One enters the Turbine Hall to the amplified sound of water ceaselessly dripping, and encounters a grid of empty metal bunk beds painted in bright blue or yellow IKEA colors. Scattered among them are 25%-larger-than-original mockups of famous works of sculpture – a Claes Oldenburg apple core, Henry Moore’s Sheep Piece, Bruce Nauman’s Untitled (Three Large Animals), among others – fabricated, delightfully enough, by Pinewood Studios. Calder’s Flamingo nestles up to one of Louise Bourgeois’s spiders. Maurizio Cattelan’s supersized cat skeleton arcs its back and displays nightmare teeth. On the walls are insect-like devices with blinking lights, meant to suggest that the refugees are being constantly spied upon. A single radio endlessly plays a dreary 1950s bossa nova.
The evocation of post-apocalyptic fiction is made explicit by two elements. The first, and more obvious, is a giant screen dominating one wall which runs continual fragments not only from science fiction films such as Solaris, Fahrenheit 451 and La Jetée , but also from such disparate works as Zabriskie Point , Spiral Jetty, and L'Oeil Sauvage. This montage, titled The Last Film, is dominated by images of water and rain and does a great deal to establish a weary sense of sadness and futility.

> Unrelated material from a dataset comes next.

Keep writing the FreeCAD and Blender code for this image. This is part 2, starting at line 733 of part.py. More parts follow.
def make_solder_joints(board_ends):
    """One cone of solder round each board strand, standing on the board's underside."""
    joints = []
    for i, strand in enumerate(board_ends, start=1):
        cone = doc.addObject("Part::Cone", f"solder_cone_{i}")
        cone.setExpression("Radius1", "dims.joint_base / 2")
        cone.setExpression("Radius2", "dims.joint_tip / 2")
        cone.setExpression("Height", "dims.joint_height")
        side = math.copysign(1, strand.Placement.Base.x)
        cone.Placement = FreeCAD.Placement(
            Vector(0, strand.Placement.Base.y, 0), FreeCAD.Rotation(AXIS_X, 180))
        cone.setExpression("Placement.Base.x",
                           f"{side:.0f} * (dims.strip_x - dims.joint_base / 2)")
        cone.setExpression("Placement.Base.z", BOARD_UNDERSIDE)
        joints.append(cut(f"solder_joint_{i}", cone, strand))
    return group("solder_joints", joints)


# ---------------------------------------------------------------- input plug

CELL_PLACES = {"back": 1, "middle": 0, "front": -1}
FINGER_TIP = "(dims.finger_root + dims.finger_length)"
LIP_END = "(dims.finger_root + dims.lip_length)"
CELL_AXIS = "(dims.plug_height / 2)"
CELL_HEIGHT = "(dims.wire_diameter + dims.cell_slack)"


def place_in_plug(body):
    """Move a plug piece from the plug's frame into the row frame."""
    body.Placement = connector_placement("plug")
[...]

Far more surprising is the presence, scattered about the bunks, of science fiction paperbacks. It’s not a roundup of the usual suspects, either. There’s J. G. Ballard's The Drowned World, of course, and Ray Bradbury's Fahrenheit 451, but also Jeff Noon's Vurt, Jorge Luis Borges's Ficciones, and . . . well, here’s the complete list:
Dead Cities Mike Davis
The Drowned World J.G. Ballard
Fahrenheit 451 Ray Bradbury
Ficciones Jorge Luis Borges
Le Goût de l'immortalité Catherine Dufour
Hiroshima mon amour Marguerite Duras
Un homme qui dort Georges Perec
La Jetée. Ciné-roman Chris Marker
The Lathe of Heaven Ursula Le Guin
Luftkrieg und Literatur W.G. Sebald
Make Room! Make Room! Harry Harrison
El mal de Montano Enrique Vila-Matas
The Man in the High Castle Philip K Dick
Pattern Recognition William Gibson
The Purple Cloud M.P. Shiel
2666 Roberto Bolaño
V for Vendetta David Lloyd / Alan Moore
Vurt Jeff Noon
The War of the Worlds HG Wells
We Yevgeny Zamyatin
Which is a surprisingly sophisticated selection, and one that would make an excellent syllabus for a college-level course. The books are meant, I suspect, to provide an intellectual underpinning to the work as a whole, to provide a running commentary on it and a lively dialogue with each other. As indeed, with a little reflection, they can.

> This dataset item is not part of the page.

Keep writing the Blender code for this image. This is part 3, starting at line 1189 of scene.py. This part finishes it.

Those are the pieces. To judge TH.2058 as a whole, the viewer must wander around it for some time. There is much to consider. It is a privilege to see the Calder and Bourgeois works nestled together in a way that would never be allowed with the originals, for they visually chime and echo against each other. The Calder, which to the eye is made of massive steel, turns out upon being touched to be painted canvas over wood. “On the beds are books saved from the damp and treated to prevent the pages going mouldy and disintegrating,” Gonzalez-Foerster writes, but there is no sign of weathering, and the pervasive damp which is apparently integral to her vision is simply not there. There air is comfortably dry. There are no mattresses on the bunk beds, which look to be completely unused, and this tends to undercut the installation’s narrative. The cat skeleton would definitely invade the dreams of any children sleeping nearby it.
And in the end? When all is weighed and considered?

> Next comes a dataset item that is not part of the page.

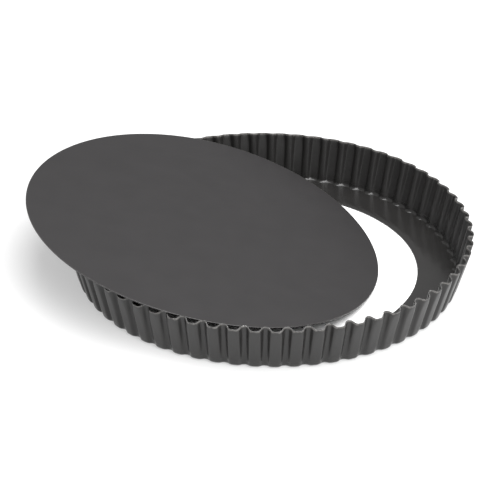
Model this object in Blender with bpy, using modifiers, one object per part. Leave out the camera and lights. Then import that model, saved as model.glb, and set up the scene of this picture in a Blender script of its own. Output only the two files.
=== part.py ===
"""Fluted tart pan with a loose bottom.

The pan is two stampings. The ring is one pressed sheet: a fluted wall that flares
outward, a small bend at its foot, and a flat ledge around a large round hole. The
loose bottom is a disc that normally lies on the ledge. Here it has been lifted out and
left propped up: its low edge is down inside the ring, on the table, and its underside
leans on the rim, so that it hangs out over one side. Its thin sheet sags a little
towards both ends.

The whole object stands on z = 0, with its bounding box centred on the Z axis. The
bottom leans up towards -X. Lengths are in metres.
"""

import math

import bmesh
import bpy
from mathutils import Matrix, Vector

# The sheet that both stampings are cut from.
SHEET = 0.0006
TOUCH_GAP = 0.0003

# The ring. Radii are to the outside of the sheet, at the outermost line of a flute.
FLUTES = 64
RIM_RADIUS = 0.1440
WALL_HEIGHT = 0.0333
FOOT_RADIUS = 0.1352
HOLE_RADIUS = 0.1064
BEND_RADIUS = 0.0022
FLUTE_DEPTH_AT_RIM = 0.0039
FLUTE_DEPTH_AT_FOOT = 0.0019
RIDGE_RISE = 0.0015
FIRST_FLUTE_ANGLE = math.radians(97.65)

# The shape of one flute: a wide outward lobe between narrower inward ridges.
LOBE_SHARPNESS = 1.9
LOBE_SHARE = -0.30
COLUMNS_PER_FLUTE = 8
COLUMN_CROWDING = math.radians(13.0)

# The loose bottom, and how it leans on the ring. Its place is its centre's, from the
# ring's. The sag is from the middle of the sheet to its high and low ends.
BOTTOM_RADIUS = 0.1273
BOTTOM_EDGE_BREAK = 0.00015
BOTTOM_ROWS = 8
BOTTOM_STEPS = 144
BOTTOM_PLACE = (-0.0453, 0.0, 0.0302)
LOW_SIDE_ANGLE = math.radians(-2.0)
LEAN = math.radians(12.65)
SAG = 0.0036
SAG_ANGLE = math.radians(6.8)

# Finishes: a dark non-stick coating on both pieces.
RING_COLOUR = (0.062, 0.060, 0.058)
BOTTOM_COLOUR = (0.072, 0.069, 0.070)
RING_ROUGHNESS = 0.42
BOTTOM_ROUGHNESS = 0.55
COATING_METALLIC = 0.35


def clear_scene():
    """Remove every object that the file already holds."""
    for obj in list(bpy.data.objects):
        bpy.data.objects.remove(obj, do_unlink=True)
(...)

This is, I’m afraid, a rather nostalgic work. The artist has said that she was in part inspired by the Blitz, and that backward-looking focus shows. The Last Movie is heavily evocative of Jean-Luc Godard, the milieu equally so of J. G. Ballard. Despite the perfectly apt inclusion of more recent books by Gibson, Bolaño, and Noon, TH.2058 cannot escape that gray still moment in the Nineteen-Seventies when briefly it seemed that all art aspired toward the perfect expression of inertia and entropy.
All of which is, of course, a perfectly valid subject for art. Though Dominique Gonzalez-Foerster used science fiction as a starting-point for TH.2058, there is no requirement that her art be forward-looking. London flooded, bombed, and invaded, is a powerful image both in reality and fiction. But the pervasive sense of dread that the installation so obviously desires to instill in the viewer simply never materializes.
The fault lies squarely in the space itself.
That lofty ceiling undoes any feeling of oppression that the scenario strives for. The space is too light and airy for the spy devices to render sinister. The aisles between the bunks are generously wide and nothing seems crowded or cluttered. The installation as a whole is too clean and bright and filth-free to feel squalid.
This is not to say that TH.2058 is not worth an attentive afternoon. It contains much to engage the mind and the eye. But, enjoyable as it unquestionably is, it never quite manages to achieve profundity. Earlier I said that the Turbine Hall encourages ambition. It also punishes anything that fails to dominate it.
As I was leaving, I saw a docent kindly but firmly shooing a group of small children off the bunk beds. They had swarmed up the sides and were bouncing joyously up and down, as if on playground equipment.